Diário do coronavírus (7)
Entendam-se, por favor. Devem isso aos portugueses - a este admirável povo que não necessitou de nenhuma declaração de estado de emergência para recolher a casa, para adoptar medidas de distância sanitária, para proceder de acordo com aquilo que a mais elementar prudência recomendava.
Passou mais de um mês e continuam a emitir declarações contraditórias sobre o uso das máscaras. Entendam-se, por favor. Deixem de improvisar tanto. Deixem de procurar apanhar a mais recente boleia do "parece bem". Ponham de parte os achismos.
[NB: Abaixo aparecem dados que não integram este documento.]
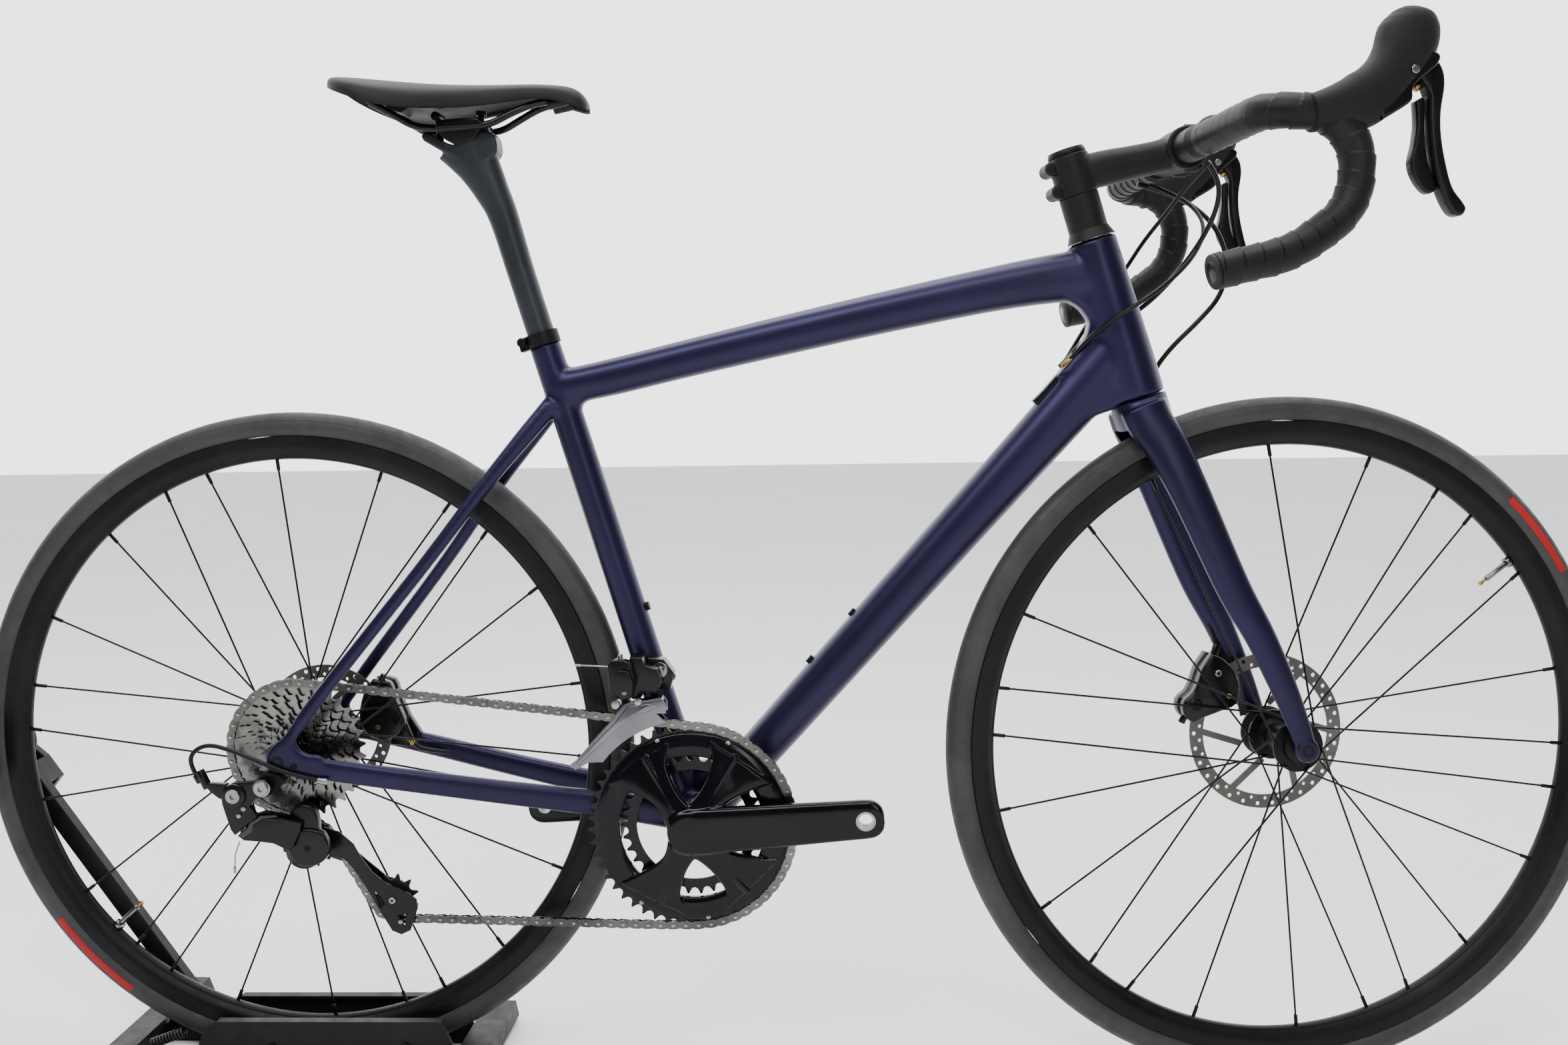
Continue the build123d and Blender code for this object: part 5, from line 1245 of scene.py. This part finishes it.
def build_rear_derailleur():
    """Rear derailleur: knuckle on the hanger, outer link, pulley knuckle, cage and pulleys."""
    knuckle = [
        plate("arm", [(-55, 299), (-56, 308), (-52, 318), (-42, 322), (-26, 323), (-10, 325), (-4, 317),
                      (-10, 307),
                      (-22, 305), (-27, 298), (-20, 289), (-22, 286), (-44, 268.5), (-48, 274), (-52, 288)],
              -85.5, -79.6, GLOSS_BLACK, 1.8),
        rod("barrel", (B_AXIS[0], -88, B_AXIS[1]), (B_AXIS[0], -73.5, B_AXIS[1]), 12.0, GLOSS_BLACK, 48,
            2.0),
        plate("drop", [(-56, 306), (-53, 290), (-48, 274), (-44, 270), (-26, 284), (-30, 306)], -82, -70,
              GLOSS_BLACK,
              2.0),
        plate("horn", [(-73, 321), (-63, 321), (-50, 320), (-50, 304), (-58, 305), (-67, 312)], -84.5, -76.5,
              GLOSS_BLACK, 1.6),
        rod("adjuster", (-78, -80.2, 333), (-70, -80, 315), 4.6, GLOSS_BLACK, 32, 1.0),
        rod("limit_a", (-33, -85.8, 296), (-33, -87.2, 296), 2.4, STEEL, 20, 0.3),
        rod("limit_b", (-38, -85.8, 289), (-38, -87.2, 289), 2.4, STEEL, 20, 0.3),
    ]
    for x, z in (HANGER_BOLT, B_AXIS):
        knuckle.append(screw("bolt", (x, -87.4, z), (0, -1, 0), 7.2, 3.0, STEEL, 3.0, 8.6, STEEL))
    finish(join_objects("derailleur_knuckle", knuckle), "frame", "black_alloy", "rd_knuckle")
    cable = hose("cable_tail", [(-40, -83, 262), (-44, -85, 252), (-45, -86, 242), (-45, -86.5, 236)], 0.75,
                 STEEL)
    finish(cable, "frame", "steel")
    crimp = rod("cable_crimp", (-45, -86.5, 238), (-45.2, -86.6, 231), 1.5, STEEL, 16, 0.4)
    finish(crimp, "frame", "steel")
    angle = math.atan2(LINK_LOW[1] - LINK_TOP[1], LINK_LOW[0] - LINK_TOP[0])
    leaning = Matrix.Translation(mm(*LINK_TOP, 0)) @ Matrix.Rotation(angle, 4, "Z")
    shade = [
        plate("outer_link", [(-8, 269), (2, 277.5), (13, 284.5), (34, 281.5), (52, 275), (50, 266),
                             (42, 250),
                             (38, 247.5), (24, 257), (10, 261), (-3, 264)], -11, -5.2, GLOSS_BLACK, 1.6),
        plate("accent", [(-7, 270), (1, 277), (3, 281), (13, 287), (28, 286), (29, 283.5), (15, 284),
                         (6, 279),
                         (5, 272), (-4, 267)], -11.9, -10.4, ACCENT_GREY, 0.4),
        plate("inner_link", [(-6, 268), (4, 284), (20, 287), (46, 278), (53, 268), (44, 256), (20, 262)],
              4.2, 8.4,
              GLOSS_BLACK, 1.2),
    ]
    for link in shade:
        link.data.transform(leaning)
    shade.append(rod("link_pin", Vector((*LINK_TOP, 262)), Vector((*LINK_TOP, 288)), 3.0, STEEL, 24, 0.4))
    finish(join_objects("derailleur_links", shade), "rd_links", "black_alloy", "rd_links")
    mover = [
        lathe("housing", [(0, -61.5), (8, -61.5), (14.5, -59.5), (18.2, -56.5), (19.2, -51), (19.2, -41),
                          (17, -38.2),
                          (0, -38.2)], (12.5, 0, 243), GLOSS_BLACK, segments=80, angle=30),
        plate("face", [(-4, 262), (6, 266.5), (24, 267.5), (35, 263), (40, 252), (39, 241), (32, 233),
                       (21, 229),
                       (10, 230), (2, 237), (-2, 248)], -62.4, -52, GLOSS_BLACK, 2.6, 3),
        plate("body", [(-8, 242), (-9, 256), (-4, 272), (4, 288), (16, 292), (27, 284), (29, 264),
                       (27, 246)],
              -58.5, -46, GLOSS_BLACK, 3.0, 3),
        screw("knuckle_screw", (19, -62.2, 248), (0, -1, 0), 3.2, 0.9, ANODISED, 1.8),
    ]
    finish(join_objects("derailleur_mover", mover), "rd_mover", "black_alloy", "rd_mover")
    outer = [(8, 257), (14, 260), (27, 261.5), (42, 256.5), (56, 244), (64, 228.5), (74, 214.5), (86, 204),
             (98, 198.5),
             (110, 193), (118.5, 186), (119.5, 177), (111, 153.5), (101.5, 149), (92, 153), (78, 178),
             (66.8, 199),
             (55, 218), (46, 228), (31, 231), (12, 229), (0, 234), (-4, 244)]
    inner = [(0, 250), (10, 255), (24, 252), (44, 240), (64, 222), (84, 205), (100, 200), (108, 191),
             (108, 178),
             (98, 170), (86, 172), (66, 196), (40, 220), (14, 229), (0, 234)]
    cage = [
        plate("outer_plate", outer, -36.8, -34.3, GLOSS_BLACK, 0.7,
              holes=[[(75.5, 194.5), (82, 189), (86, 181), (80.5, 177.5)],
                     [(98, 168.5), (108.5, 171.5), (105, 158)]]),
        plate("inner_plate", inner, -21.8, -19.6, GLOSS_BLACK, 0.6),
        rod("guide_pin", (GUIDE[0], -38.0, GUIDE[1]), (GUIDE[0], -19.4, GUIDE[1]), 2.45, STEEL, 24, 0.3),
        rod("tension_pin", (TENSION[0], -36.9, TENSION[1]), (TENSION[0], -19.4, TENSION[1]), 2.45, STEEL, 24,
            0.3),
        screw("tension_screw", (TENSION[0], -36.8, TENSION[1]), (0, -1, 0), 3.6, 1.3, STEEL, 1.6),
        rod("bushing", (TENSION[0], -36.6, TENSION[1]), (TENSION[0], -37.3, TENSION[1]), 5.2, PLASTIC, 32,
            0.3),
    ]
    cage.append(rod("stop_pin", (101.5, -38.4, 163), (101.5, -34, 163), 2.3, STEEL, 20, 0.4))
    finish(join_objects("derailleur_cage", cage), "rd_cage", "black_alloy", "rd_cage")
    keep("guide_pulley", PLASTIC)
    keep("tension_pulley", PLASTIC)
    for which, (x, z) in (("guide", GUIDE), ("tension", TENSION)):
        ring = lathe(f"{which}_shield", [(2.6, -32.6), (6.8, -32.6), (7.4, -32.1), (2.6, -32.05)], (x, 0, z),
                     STEEL,
                     segments=48)
        finish(ring, f"{which}_pulley", "steel")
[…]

Forneçam-nos evidências científicas, falem connosco como merecemos que qualquer governante nos fale: somos gente adulta, consciente e responsável.
A 22 de Março, em conferência de imprensa, a directora-geral da Saúde declarou: «Não use máscara, é uma falsa sensação de segurança. (...) Usar máscara não vale a pena, o distanciamento social é o mais importante.»
A 5 de Abril, também em conferência de imprensa, a ministra da Saúde matizou esta posição oficial das autoridades sanitárias: «Se devidamente utilizada, [a máscara] pode ter efeito protector.» Tinham passado apenas duas semanas e já o discurso era outro.
O Presidente da República, que após um período de reclusão voluntária parece querer recuperar o tempo perdido, aparecendo a toda a hora sem filtro nem travão, intrometeu-se entretanto na questão invocando como autoridade na matéria os próprios netos, 24 horas antes da cautelosa mudança de posição assumida por Marta Temido: «Uso máscara. Isso é uma ideia que me veio até um bocadinho do que os meus netos me contaram que foi a lição da China.»
Coincidência ou não, desde que Marcelo Rebelo de Sousa fez esta declaração passei a ver muito mais gente mascarada na rua.
As pessoas circulam com máscaras de todo o género - incluindo máscaras cirúrgicas e as chamadas "máscaras egoístas", que protegem quem as transporta mas podem emitir germes que contaminam outras. Vejo cada vez mais indivíduos com máscaras no queixo, na testa, no pescoço, mantendo o nariz de fora - há para todos os gostos, comportamentos e feitios.
Como se não fosse um bem escasso, o que me deixa chocado.
Enquanto isto acontece, este equipamento de protecção individual falta onde é mais necessário: nas urgências hospitalares. Como faltam luvas, viseiras e zaragatoas. Como faltam meios de rastreio nos chamados "lares de idosos", onde a situação leva alguns autarcas a fazer apelos desesperados para a renovação de stocks.
O aumento da procura levou a que as máscaras esgotassem em quase todas as farmácias portuguesas. E, quando existem, estão à venda a preços proibitivos. Vários países começaram, aliás, a fazer obscenos leilões de máscaras oriundas da China ou da Turquia, que acabam regateadas ou mesmo confiscadas nas próprias pistas dos aeroportos europeus.
Entretanto, o director-geral da Organização Mundial da Saúde - remando na direcção contrária do inquilino do Palácio de Belém - fazia ontem um apelo dramático que repercutiu no planeta inteiro: «Estamos preocupados com a utilização maciça de máscaras cirúrgicas pela população em geral que possa agravar a escassez das máscaras especializadas para as pessoas que mais delas precisam. Em alguns locais, a escassez deste equipamento está a pôr os profissionais da saúde em grande risco.»
Caramba, é difícil falar mais claro.
Entendam-se, por favor. De uma vez para sempre. Nós merecemos isso.